Monday, June 22, 2015

Review: Don Winslow's 'The Cartel' is the most important crime saga of the millennium

 Robert Anglen, The Republic | azcentral.com
June 19, 2015

The Cartel
It started with a massacre and a question about the nature of evil. It has evolved into the most important crime saga of the new millennium. Think "The Godfather" of the recreational-drug generation.
In 1998, crime writer Don Winslow set out to find what would compel someone to line up 19 women and children against a wall in a town just south of the California border and machine gun them.
His answer came seven years later with "The Power of the Dog," an epic, soul-searing novel chronicling three decades of the Mexican-American drug war. A fictional account of the massacre became the book's set piece. At the time, it was hard to imagine a more savage act of violence.
Jump ahead 10 years and 100,000 bodies. Mexico's drug war has turned the country into an abattoir, and Winslow is about to release "The Dog's" long-anticipated follow up, "The Cartel."
The 19 murders so shocking in 1998 have become drops in a vast bloody bucket of human misery spilling across the Mexican landscape.
To call the "Cartel" a sequel is a misnomer. It better serves as a 640-page climax to "The Dog," a stunning denouement of America's failed interdiction policies as told through the eyes of people on both sides of the border who have suffered its consequences.
"The Cartel" is fiction in the same way Upton Sinclair's "The Jungle" is fiction. This is reporting and expose built around an intricate plot, finely etched characters and whip-crack dialogue. Storytelling that matters.
Winslow sets the tone before the first page, with a dedication listing the names of 128 Mexican journalists who were murdered or "disappeared." Winslow uses their work like an avenging angel, wrapping their headlines and stories around his narrative to give the violence context.
You want to understand the short, terror-filled life of a drug mule? What traumas will turn a teenage boy into a sociopathic killer? The pressures that make an honest cop take a bribe? Why a friend would sell out his friend? Winslow doesn't just tell you, he makes you eat their pain.
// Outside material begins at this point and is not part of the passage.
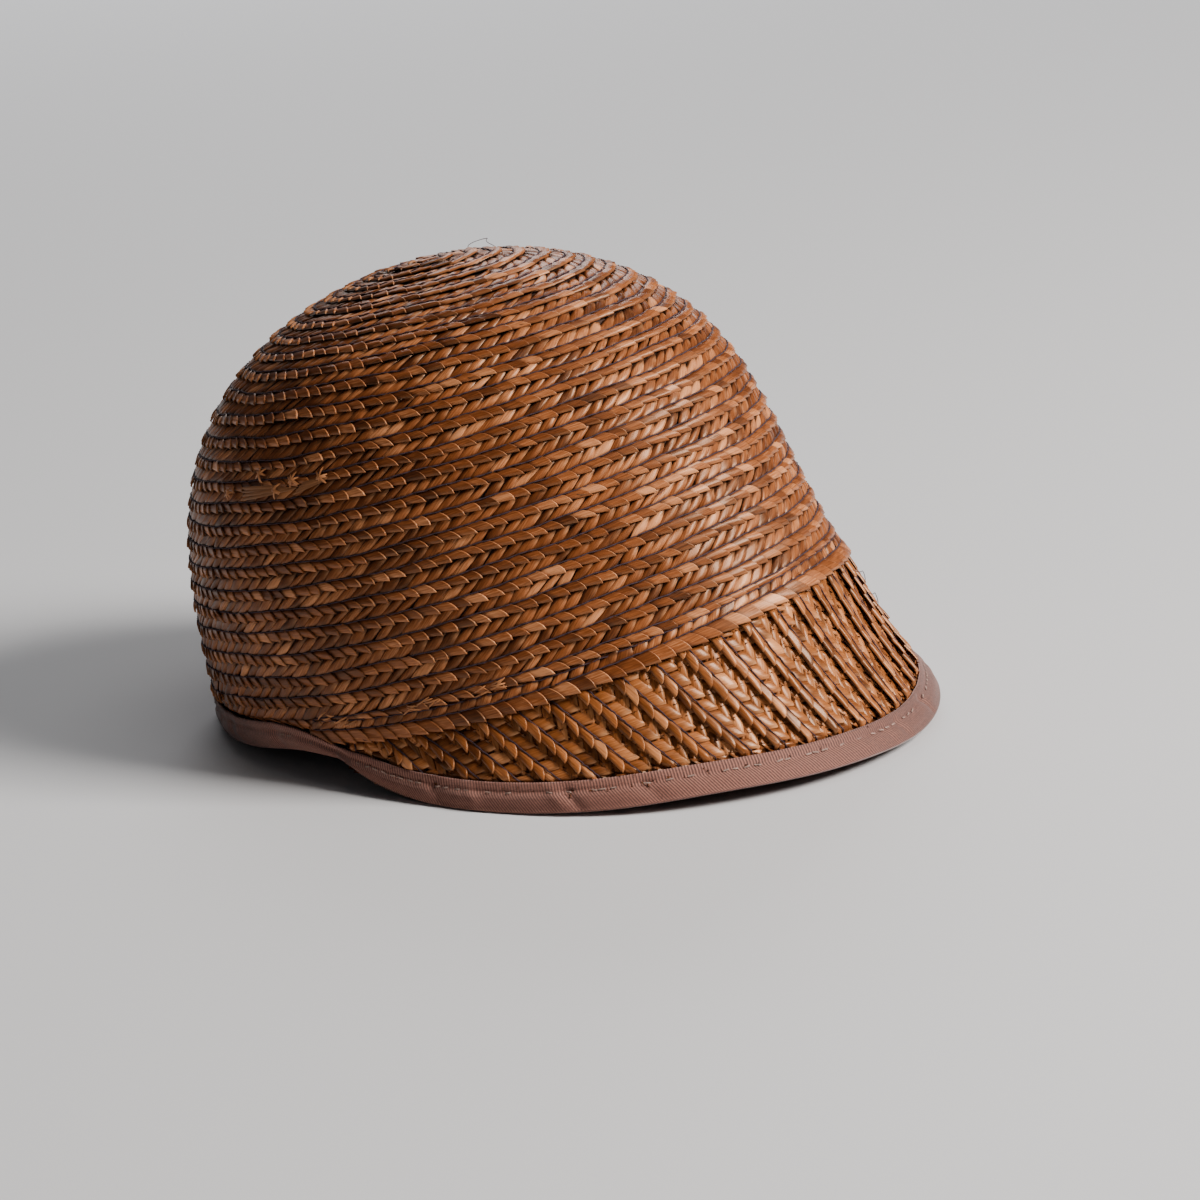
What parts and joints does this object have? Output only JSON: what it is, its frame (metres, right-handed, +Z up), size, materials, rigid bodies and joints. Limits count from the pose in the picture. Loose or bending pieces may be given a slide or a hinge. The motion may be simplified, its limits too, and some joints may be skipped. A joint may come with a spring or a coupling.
{
  "type": "straw hat",
  "caption": "Dome-shaped straw cap of lapped plait rows with a short ribbed straw peak, a plait row lapping over the joint and a ribbon folded over the whole rim.",
  "frame": {"origin": "middle of the cap's box at the level of the surface it rests on", "axes": "+Z up from that surface, -Y towards the peak, +X towards the wearer's left"},
  "size_m": [0.1812, 0.243, 0.1468],
  "materials": {
    "crown_straw": "dyed straw plait, satin sheen",
    "peak_straw": "dyed straw plait, glossier",
    "rim_ribbon": "ribbed ribbon, matt"
  },
  "bodies": {
    "root": {"crown": "crown_straw", "lap_row": "crown_straw", "peak": "peak_straw", "rim_ribbon": "rim_ribbon"}
  },
  "joints": []
}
He also makes you witness to their courage. An aged rancher willing to fight and die rather than turn over his land to the cartel. Women who accept jobs as police officers, council members and mayors knowing their predecessors were murdered. Journalists who keep writing the truth amid threats of death.
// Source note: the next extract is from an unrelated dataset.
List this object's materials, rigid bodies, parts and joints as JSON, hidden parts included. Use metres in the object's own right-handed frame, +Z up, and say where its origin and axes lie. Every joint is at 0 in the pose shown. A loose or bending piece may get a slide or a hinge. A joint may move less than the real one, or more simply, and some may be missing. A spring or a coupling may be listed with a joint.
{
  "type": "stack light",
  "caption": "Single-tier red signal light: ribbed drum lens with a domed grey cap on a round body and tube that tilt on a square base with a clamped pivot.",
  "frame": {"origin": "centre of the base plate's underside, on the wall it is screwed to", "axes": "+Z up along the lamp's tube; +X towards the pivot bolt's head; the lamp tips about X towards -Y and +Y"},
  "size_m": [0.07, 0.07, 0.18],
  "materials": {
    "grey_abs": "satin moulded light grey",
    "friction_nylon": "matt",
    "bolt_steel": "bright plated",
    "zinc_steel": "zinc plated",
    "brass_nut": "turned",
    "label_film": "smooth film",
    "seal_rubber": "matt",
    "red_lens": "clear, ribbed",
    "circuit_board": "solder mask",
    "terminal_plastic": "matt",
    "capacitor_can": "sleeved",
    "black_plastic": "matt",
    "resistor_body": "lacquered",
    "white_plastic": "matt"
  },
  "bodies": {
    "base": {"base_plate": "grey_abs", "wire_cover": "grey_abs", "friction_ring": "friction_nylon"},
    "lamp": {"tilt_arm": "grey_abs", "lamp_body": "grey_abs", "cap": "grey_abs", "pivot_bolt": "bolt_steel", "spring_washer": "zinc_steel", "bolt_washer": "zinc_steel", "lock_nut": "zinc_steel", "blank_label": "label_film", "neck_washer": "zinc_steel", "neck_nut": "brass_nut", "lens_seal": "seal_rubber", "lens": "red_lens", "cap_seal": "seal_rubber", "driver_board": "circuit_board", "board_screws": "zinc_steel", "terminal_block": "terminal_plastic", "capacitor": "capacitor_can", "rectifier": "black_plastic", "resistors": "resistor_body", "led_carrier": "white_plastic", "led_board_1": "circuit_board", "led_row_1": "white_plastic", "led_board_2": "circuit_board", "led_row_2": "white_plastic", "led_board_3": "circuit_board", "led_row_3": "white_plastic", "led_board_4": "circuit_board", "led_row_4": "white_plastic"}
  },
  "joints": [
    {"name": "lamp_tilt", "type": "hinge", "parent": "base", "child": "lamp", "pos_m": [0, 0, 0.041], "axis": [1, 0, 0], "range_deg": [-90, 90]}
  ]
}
There are beheadings, acid baths, shootings, stabbings, dismemberments, beatings, torture, gang rape, robberies, overdoses, eviscerations and assassinations. But, and this is important, "The Cartel" never loses its soul.
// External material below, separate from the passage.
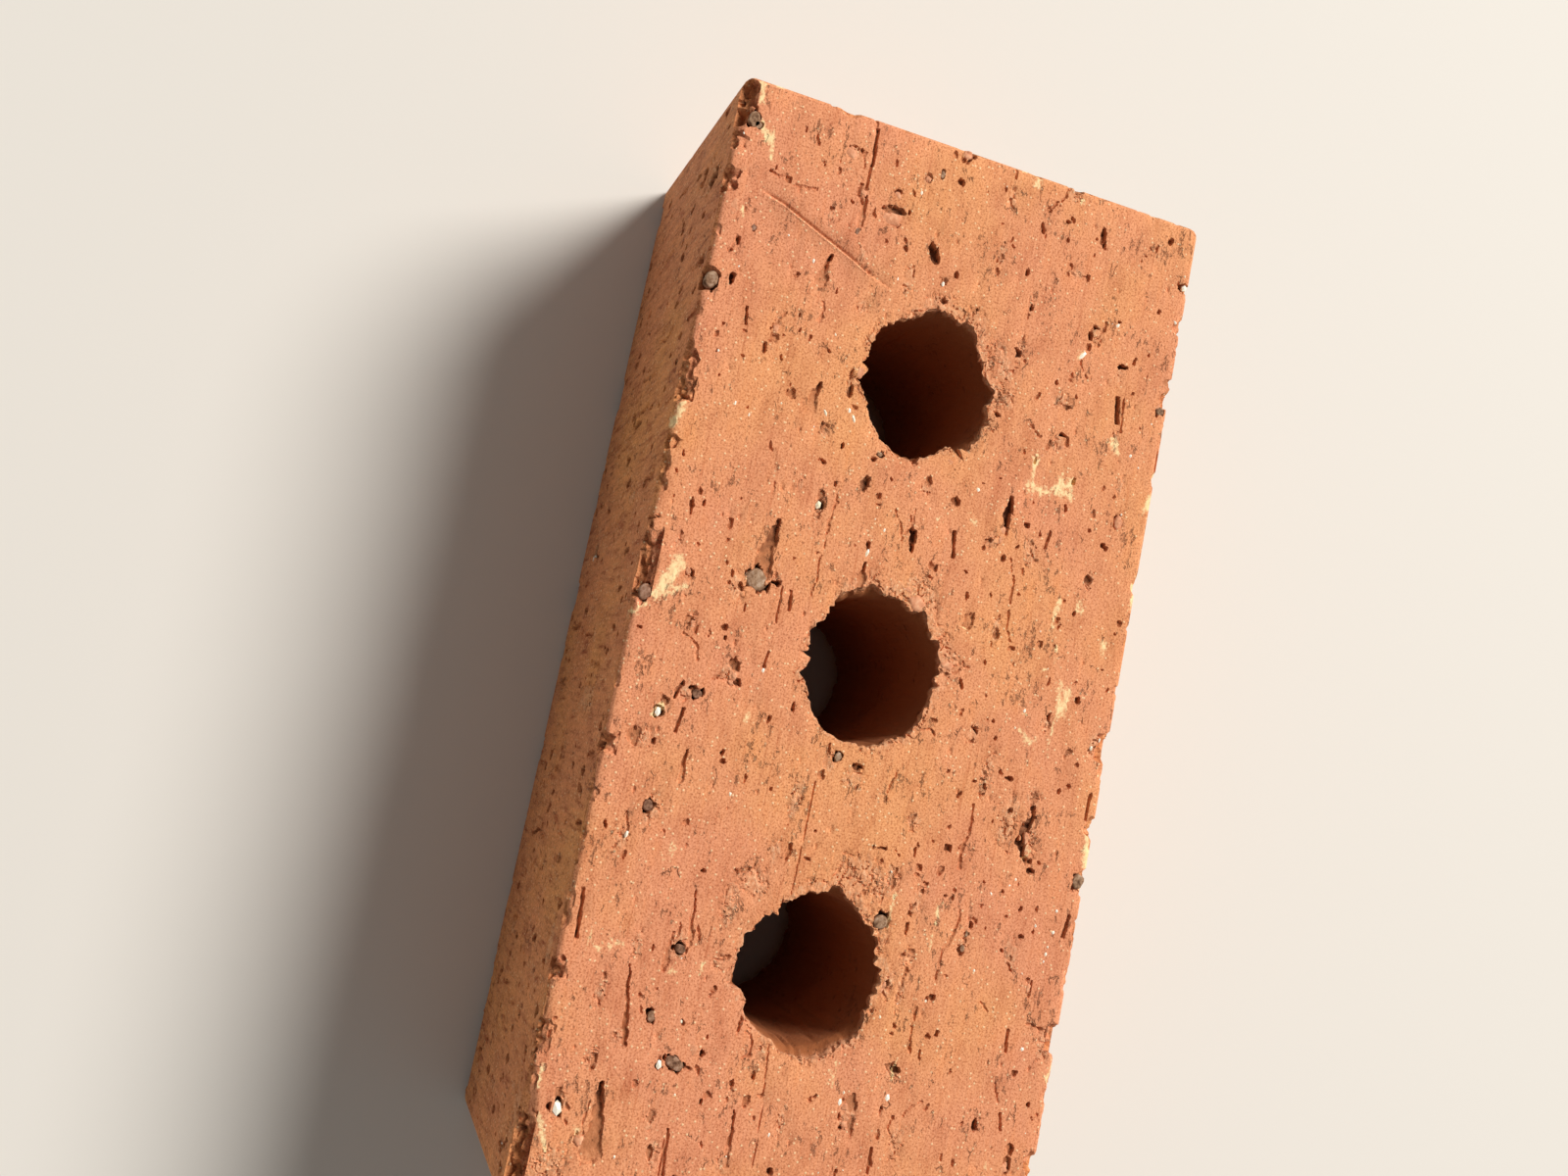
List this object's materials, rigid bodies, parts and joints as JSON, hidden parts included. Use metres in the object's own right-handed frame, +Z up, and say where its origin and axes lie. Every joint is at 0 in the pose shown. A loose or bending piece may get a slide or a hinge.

Unlike Robert Bolano's crushing roll-call of the dead in his book "2666", centered on the murdered women of Ciudad Juarez, Winslow never descends into morbidity. He's too busy riding the rage of his characters.
"Mexico, the land of pyramids and palaces, deserts and jungles, mountains and beaches, markets and gardens, boulevards and cobblestoned streets, broad plazas and hidden courtyards, is now known as a slaughter ground. And for what? So Americans can get high."
"The Cartel" seamlessly picks up where "The Dog" left off in 2004. Former DEA agent Art Keller has retreated into physical and emotional isolation after abandoning any shred of idealism to capture cartel kingpin Adan Barrera.
But from inside his San Diego prison cell, Barrera puts into motion a long-range plan that will get him transferred to Mexico, allow him to rebuild his empire and, as a sweetener, kill Keller.
Winslow uses their personal vendetta, of move and counter move, as a backdrop for details of cartel politics, military planning, smuggling operations and the banal bureaucracy of drug policy.
Winslow was an accomplished crime writer before "The Power of the Dog." In the early 1990s, he wrote a memorable, darkly comic series featuring a hip reluctant private investigator whose debt to mysterious corporate benefactors led him around the globe.
He followed with stories steeped in the Southern California surf ethos, virtually creating a coastal-noir genre with "California Fire and Life" and "The Death and Life of Bobby Z."
"The Dog" was a departure; call it ascendance. Winslow said he always felt "The Dog" was more about religion than drugs. But drugs fueled the narrative — and influenced his writing. He delivered the nihilistic and appropriately named "Savages," which Oliver Stone faithfully adapted into a 2012 film (forgive the last two minutes), and a prequel, the "Kings of Cool."
These were decidedly different books. Both dealt with the costs of recreational drug use. Social commentaries. Crime stories with an edge of humor sharp enough to flay.
Winslow said most Americans don't understand the drug war. But "The Cartel" provides an uneasy truth about America's addiction. Who is the cartel? We are.
"We buy this (stuff)," Winslow said. "I've never seen a cartel member hold a gun to an American's head and say do this coke. That doesn't happen. It's voluntary."